The motion judge properly found that the plaintiff had no reasonable expectation of proving at trial that the defendant breached a duty of care, even assuming that the mode of operation approach applied. See Flesner v. Technical Communications Corp., 410 Mass. 805, 809 (1991). The plaintiff produced no affirmative evidence that a reasonable jury could use to infer that the store was negligent. See Godbout v. Cousens, 396 Mass. 254, 261 (1985) (nonmoving party may not rest upon mere allegations or denials, but must respond with specific facts); Pederson v. Time, Inc., 404 Mass. 14, 17 (1989) (once party moving for summary judgment establishes absence of triable issue, burden shifts to nonmoving party to offer affirmative evidence). See also Mass.R.Civ.R 56(c), as amended, 436 Mass. 1404 (2002). Mere assertions that the defendant’s evidence should not be believed is not affirmative evidence sufficient to withstand summary judgment. See Godbout v. Cousens, supra at 261-262. The bare fact that an accident occurred is not proof of negligence. See, e.g., *372Tamagno v. Conley, 322 Mass. 218, 219 (1948) (“The mere fact that the accident happened is of course no evidence of the defendant’s negligence”).
At their depositions, the defendant’s employees testified on the store’s practice of inspecting the sidewalk and pushing back any river stones that escaped from the gravel area. In contrast, the plaintiff merely argues that a jury could disbelieve these accounts of the employees’ inspection efforts and find in her favor. Arguing that a fact finder could theoretically disbelieve a witness at trial is not affirmative evidence. See Boston v. Santosuosso, 307 Mass. 302, 349 (1940) (“[A]s has been pointed out many times, disbelief of evidence is not the equivalent of affirmative evidence to the contrary”).1
The plaintiff has provided no affirmative evidence, for example, that store employees failed to inspect the sidewalk on the day of her accident, or that the employees who were supposed to inspect the sidewalk as part of their duties neglected to take proper care and unreasonably allowed a hazardous condition to exist on the sidewalk. She provided no evidence that demonstrated that the river stone on which she fell had been on the sidewalk for an unreasonable amount of time. The mere fact that she fell on a river stone is not evidence of the store’s alleged negligence. See Tamagno v. Conley, supra.
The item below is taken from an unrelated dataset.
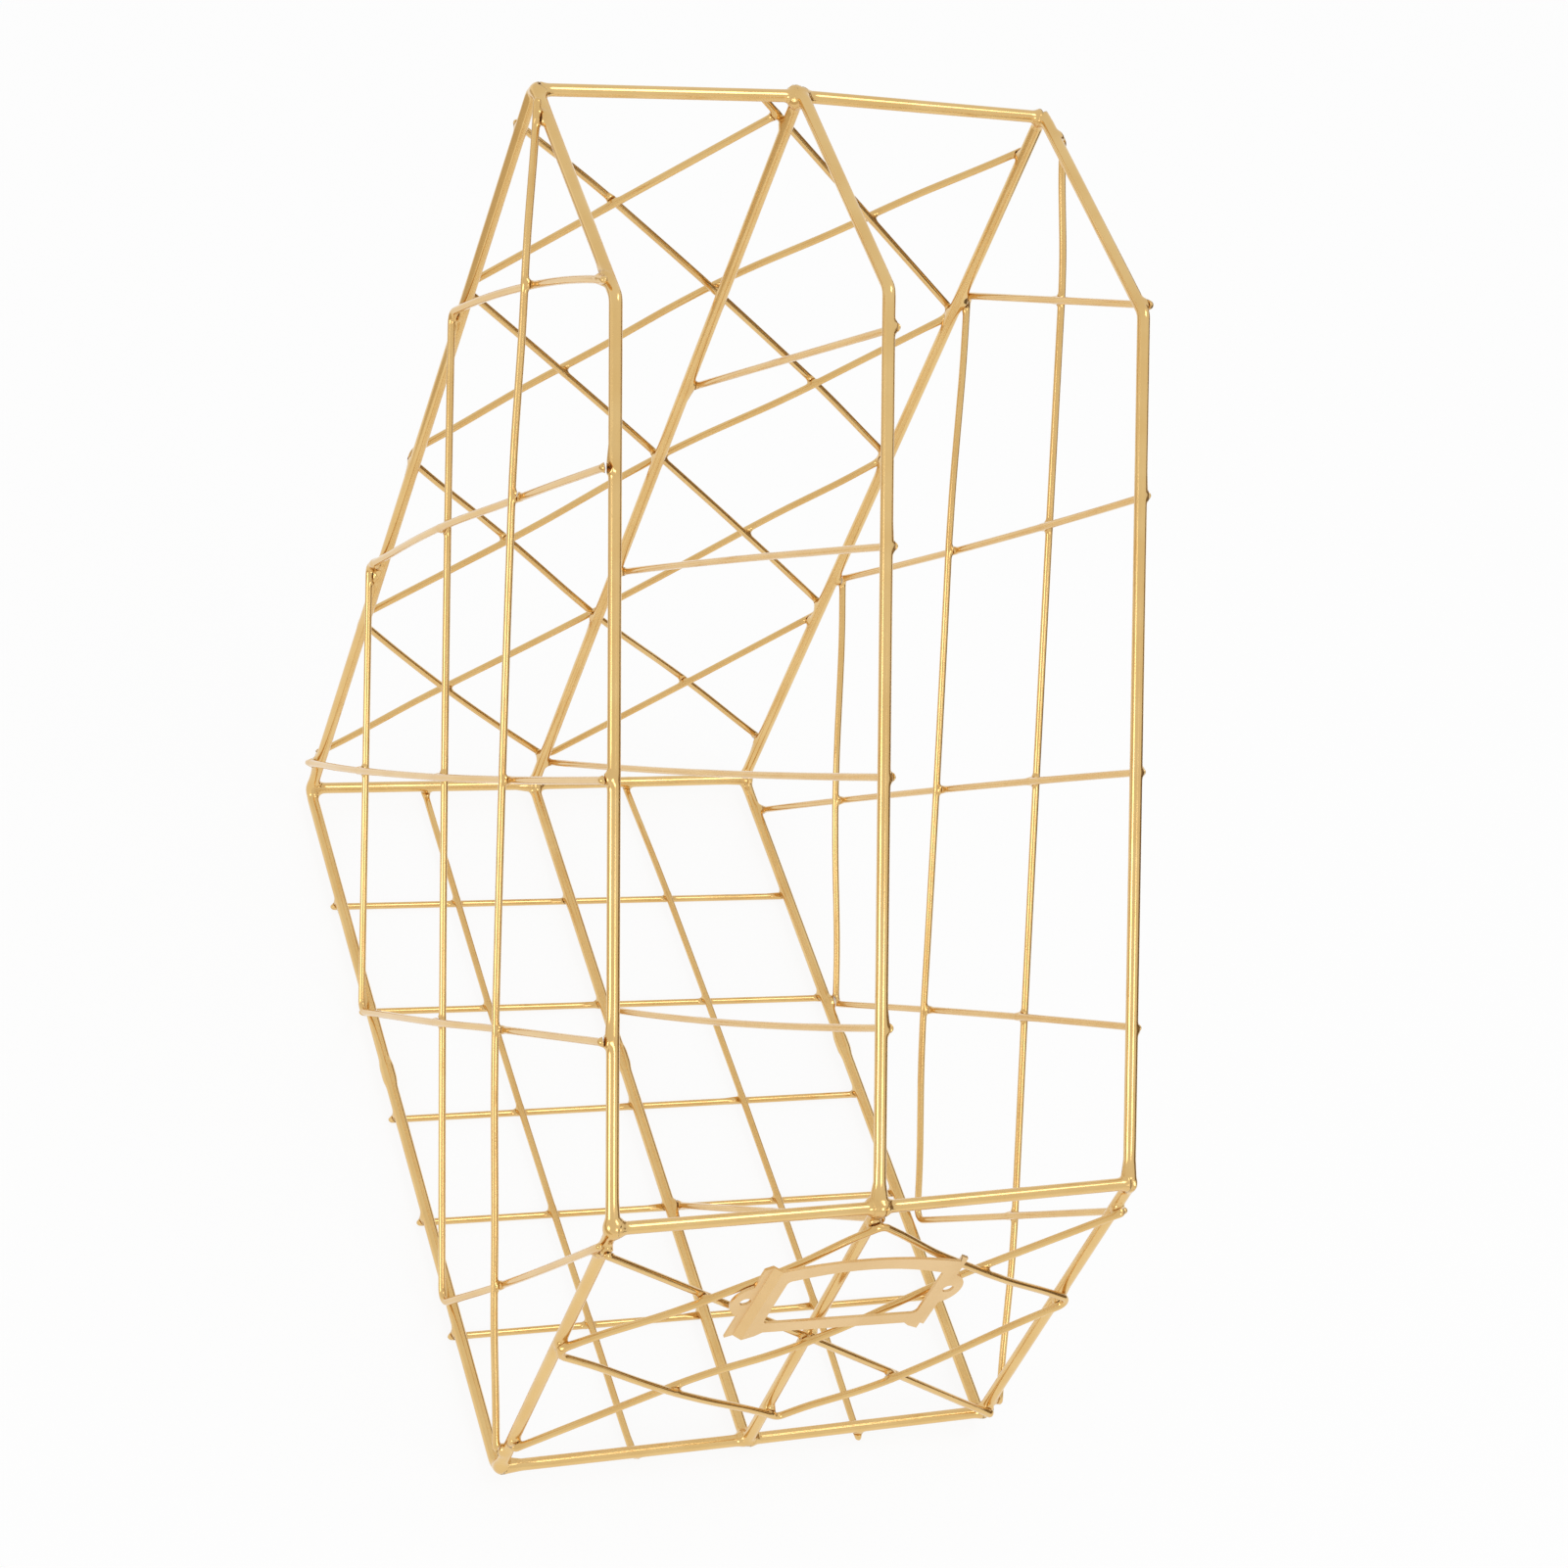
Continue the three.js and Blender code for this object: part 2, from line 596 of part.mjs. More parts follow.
// The front view of the card frame: X across and Y up, from the middle of the ears.
function cardOutline() {
  const { flangeUp, raisedHalf, raisedDown, footCorner, arch, earRadius } = CARD;
  const [flangeHalf, flangeDown, flangeTop] = [cardFlangeHalf, cardFoot, flangeUp - CARD.shoulder];
  const [footEnd, sideDown] = [raisedHalf - CARD.sideBorder, raisedDown + CARD.sideBelow];
  const earX = cardEarTip - earRadius;
  const earRise = Math.sqrt(earRadius ** 2 - (flangeHalf - earX) ** 2);
  const earTurn = Math.atan2(earRise, flangeHalf - earX);
  const outline = new THREE.Shape();
  outline.moveTo(-flangeHalf, -flangeDown);
  outline.lineTo(-footEnd, -sideDown);
  outline.lineTo(footCorner - footEnd, -raisedDown);
  outline.lineTo(footEnd - footCorner, -raisedDown);
  outline.lineTo(footEnd, -sideDown);
  outline.lineTo(flangeHalf, -flangeDown);
  outline.absarc(earX, 0, earRadius, -earTurn, earTurn, false);
  outline.lineTo(flangeHalf, flangeTop);
  outline.lineTo(raisedHalf, flangeUp);
  outline.quadraticCurveTo(0, flangeUp + 2 * arch, -raisedHalf, flangeUp);
  outline.lineTo(-flangeHalf, flangeTop);
  outline.absarc(-earX, 0, earRadius, Math.PI - earTurn, Math.PI + earTurn, false);
  outline.holes.push(cardWindow());
  const holeX = cardEarTip - CARD.earHoleInset;
  for (const x of [-holeX, holeX]) {
    outline.holes.push(new THREE.Path().absarc(x, 0, CARD.earHole / 2, 0, 2 * Math.PI, true));
  }
  return outline;
}

function cardWindow() {
  const { windowCorner: corner, arch } = CARD;
  const half = CARD.raisedHalf - CARD.sideBorder;
  const up = CARD.flangeUp - CARD.topBorder;
  const down = CARD.raisedDown - CARD.bottomBorder;
  const hole = new THREE.Path();
  hole.moveTo(-half + corner, -down);
  hole.lineTo(half - corner, -down);
  hole.absarc(half - corner, corner - down, corner, -Math.PI / 2, 0, false);
  hole.absarc(half - corner, up - corner, corner, 0, Math.PI / 2, false);
  hole.quadraticCurveTo(0, up + 2 * arch, -half + corner, up);
  hole.absarc(-half + corner, up - corner, corner, Math.PI / 2, Math.PI, false);
  hole.absarc(-half + corner, corner - down, corner, Math.PI, 1.5 * Math.PI, false);
  return hole;
}

// The section of the pressed sheet seen from above: X across and Y forward from the back of the flanges.
function cardSection() {
  const { sheet, raise, raisedHalf } = CARD;
  const edge = cardEarTip + sheet;
  const foot = cardSlopeFoot;
  const back = [[-edge, 0], [-foot, 0], [-raisedHalf, raise], [raisedHalf, raise], [foot, 0], [edge, 0]];
  const front = back.map(([x, y]) => [x, y + sheet]).reverse();
  return new THREE.Shape([...back, ...front].map(flat));
}

function addCardFrame() {
  const thick = CARD.raise + 4 * CARD.sheet;
  const tall = 2 * (CARD.flangeUp + cardFoot);
  const outline = new THREE.ExtrudeGeometry(cardOutline(), { depth: thick, bevelEnabled: false, curveSegments: 10 });
  outline.rotateX(Math.PI / 2).translate(0, CARD.sheet, 0);
  const section = new THREE.ExtrudeGeometry(cardSection(), { depth: tall, bevelEnabled: false });
  section.scale(1, -1, 1).translate(0, 0, -tall / 2);
  const cut = toSolid(outline).intersect(toSolid(flipped(section)));
  const card = addPiece('card_frame', toGeometry(cut), 'sheet');
  const behind = face + layer + meshRadius + CONTACT_GAP;
  card.position.set(cardMiddle.x, -DEPTH / 2 - behind, floorLift + cardMiddle.y);
  card.rotation.y = cardTurn;
}

// A mirrored geometry has its faces turned inside out, so their corners are put in the other order.
function flipped(geometry) {
  const flat3 = geometry.index ? geometry.toNonIndexed() : geometry;
  const position = flat3.attributes.position;
  for (let i = 0; i < position.count; i += 3) {
    const a = new THREE.Vector3().fromBufferAttribute(position, i + 1);
    const b = new THREE.Vector3().fromBufferAttribute(position, i + 2);
    position.setXYZ(i + 1, b.x, b.y, b.z);
    position.setXYZ(i + 2, a.x, a.y, a.z);
  }
  return flat3;
}

addCardFrame();

export default holder;
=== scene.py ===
import math
from random import Random

import bpy
import numpy as np
from mathutils import Matrix, Vector
from mathutils.kdtree import KDTree


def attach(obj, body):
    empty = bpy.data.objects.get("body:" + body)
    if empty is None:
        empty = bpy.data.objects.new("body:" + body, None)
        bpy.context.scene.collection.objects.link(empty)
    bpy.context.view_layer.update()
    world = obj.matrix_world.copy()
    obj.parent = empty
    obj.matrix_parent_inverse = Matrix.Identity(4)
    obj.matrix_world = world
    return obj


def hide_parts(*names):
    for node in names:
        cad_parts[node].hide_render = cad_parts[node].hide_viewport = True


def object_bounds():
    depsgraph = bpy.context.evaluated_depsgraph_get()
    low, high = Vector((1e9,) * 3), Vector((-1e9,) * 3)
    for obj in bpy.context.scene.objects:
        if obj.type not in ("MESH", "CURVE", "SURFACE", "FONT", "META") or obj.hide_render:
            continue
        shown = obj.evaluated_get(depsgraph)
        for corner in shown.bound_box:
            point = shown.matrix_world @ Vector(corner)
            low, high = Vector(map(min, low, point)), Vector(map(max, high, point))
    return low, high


# A desk magazine holder of welded gold wire. The centre line of each wire is read from its solid in the
# frame. The script draws a round wire along it, melts it into the wires that it is welded to and gives it
# a satin gold finish. All lengths are in metres.

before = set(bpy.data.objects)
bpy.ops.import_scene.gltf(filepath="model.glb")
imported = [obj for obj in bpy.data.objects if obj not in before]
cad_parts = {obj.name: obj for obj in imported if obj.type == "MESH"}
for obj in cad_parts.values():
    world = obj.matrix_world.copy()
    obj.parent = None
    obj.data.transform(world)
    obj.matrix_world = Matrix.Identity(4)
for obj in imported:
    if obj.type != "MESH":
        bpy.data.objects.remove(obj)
cad_low, cad_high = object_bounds()

MM = 0.001

# The solids: their flat sides, and what tells their long edges and a rod's thinner shaft
FRAME_SIDES = 12
MESH_SIDES = 8
CORNER_DIGITS = 6
LONG_EDGE_SHARE = 0.9
SHAFT_SHARE = 0.9

# Round wires
SIDES = {"frame": 24, "rod": 24, "mesh": 16}
CORNER_ROUNDS = 3
CORNER_CUT = 1 / 4
LONG_STEP = 5 * MM
WELD_STEP = 0.6 * MM
LEAST_STEP = 0.08 * MM
LEAST_LENGTH = 1e-9
DOME_RINGS = 4
DOME_FIRST_RING = 0.35
DOME_LENGTH = 0.8
ROD_SINK = 1.2 * MM
CARD_RIM = 0.25 * MM
CARD_RIM_STEPS = 3
CARD_RIM_ANGLE = math.radians(40)

# Where wires touch
CONTACT_REACH = 0.7 * MM
CONTACT_APART = 6 * MM
SAMPLE_STEP = 0.5 * MM
SELF_APART = 20 * MM
STRAND_REACH = 14 * MM
NO_WELD = 1.0

# Welds, by kind: a rod on a frame, more lumpy at a few joints, a thin wire on heavy wire, two thin wires
SEED = 7
LUMPY_JOINTS = {
    ("rear_top", "divider_frame"),
    ("slope_foot", "left_frame"),
    ("slope_foot", "divider_frame"),
}
MELT_WIDTHS = {"lumpy": 3.0 * MM, "rod": 2.6 * MM, "frame": 1.5 * MM, "mesh": 1.3 * MM}
MELT_ROUNDS = 4
MELT_STEPS_ACROSS = 3
MELT_REACH = 7 * MM
FINE_REACH = MELT_REACH * 0.8
LEAST_STEEPNESS = 0.3
HIDDEN_DEPTH = 0.6 * MM
LUMP_COUNTS = {"lumpy": 5, "rod": 2, "frame": 2, "mesh": 1}
LUMP_SIZES = {
    "lumpy": (1.2 * MM, 1.8 * MM),
    "rod": (0.9 * MM, 1.4 * MM),
    "frame": (0.8 * MM, 1.1 * MM),
    "mesh": (0.6 * MM, 0.8 * MM),
}
LUMP_SPREAD = {"lumpy": 2.3 * MM, "rod": 1.5 * MM, "frame": 0.9 * MM, "mesh": 0.5 * MM}
LUMP_MELT = 1.8 * MM
WELD_TINT_REACH = 3.2 * MM
WELD_LAYER = "weld"

# Gold finishes, each with a pale and a deep tone in the usual 0 to 255 values
HEAVY_TONES = ((233, 197, 132), (228, 189, 121))
HEAVY_ROUGHNESS = 0.16
THIN_TONES = ((231, 194, 128), (226, 186, 118))
THIN_ROUGHNESS = 0.12
SHEET_TONES = ((235, 199, 142), (229, 191, 130))
SHEET_ROUGHNESS = 0.32
GRAIN_TONE = (200, 156, 94)
GRAIN_STRENGTH = 0.03
WELD_TONE = (200, 152, 84)
WELD_STRENGTH = 0.15
METALLIC = 0.92
COAT = 0.35
COAT_ROUGHNESS = 0.08
GLOSSIER = 0.01
DULLER = 0.03
BUMP_STRENGTH = 0.02
BUMP_HEIGHT = 0.02 * MM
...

In contrast, the defendant’s evidence showed that reasonable efforts were made to inspect the sidewalk, including a general practice of inspecting the outside area for safety. The defendant also showed that employee Bowman, who was working on the day of the accident, usually checked the sidewalk for river stones every fifteen minutes. If there were evidence that these employees neglected their duties that day, the plaintiff needed to place such evidence before the motion judge.
As the plaintiff produced no such evidence, the judge properly found that there were no genuine issues for trial because the plaintiff could not prove that the store acted improperly. See Flesner v. Technical Communications Corp., 410 Mass, at 809. *373Viewing the evidence in the light most favorable to the plaintiff, the defendant was entitled to judgment as a matter of law, even assuming that the mode of operation approach applied. See Augat, Inc. v. Liberty Mut. Ins. Co., 410 Mass. 117, 120 (1991).
Because the majority’s decision expands the application of the mode of operation approach, and because summary judgment was properly granted in any event, I respectfully dissent.
Indeed, juries are routinely instructed: “If you do not believe a witness’s testimony that something happened, of course your disbelief is not evidence that it did not happen. When you disbelieve a witness, it just means that you have to look elsewhere for credible evidence about that issue.” Massachusetts Superior Court Civil Practice Jury Instructions § 1.2.8 (Mass. Cont. Legal Educ. 3d ed. 2014). See Criminal Model Jury Instructions for Use in the District Court, Instruction 2.260 (Mass. Cont. Legal Educ. 2009) (same).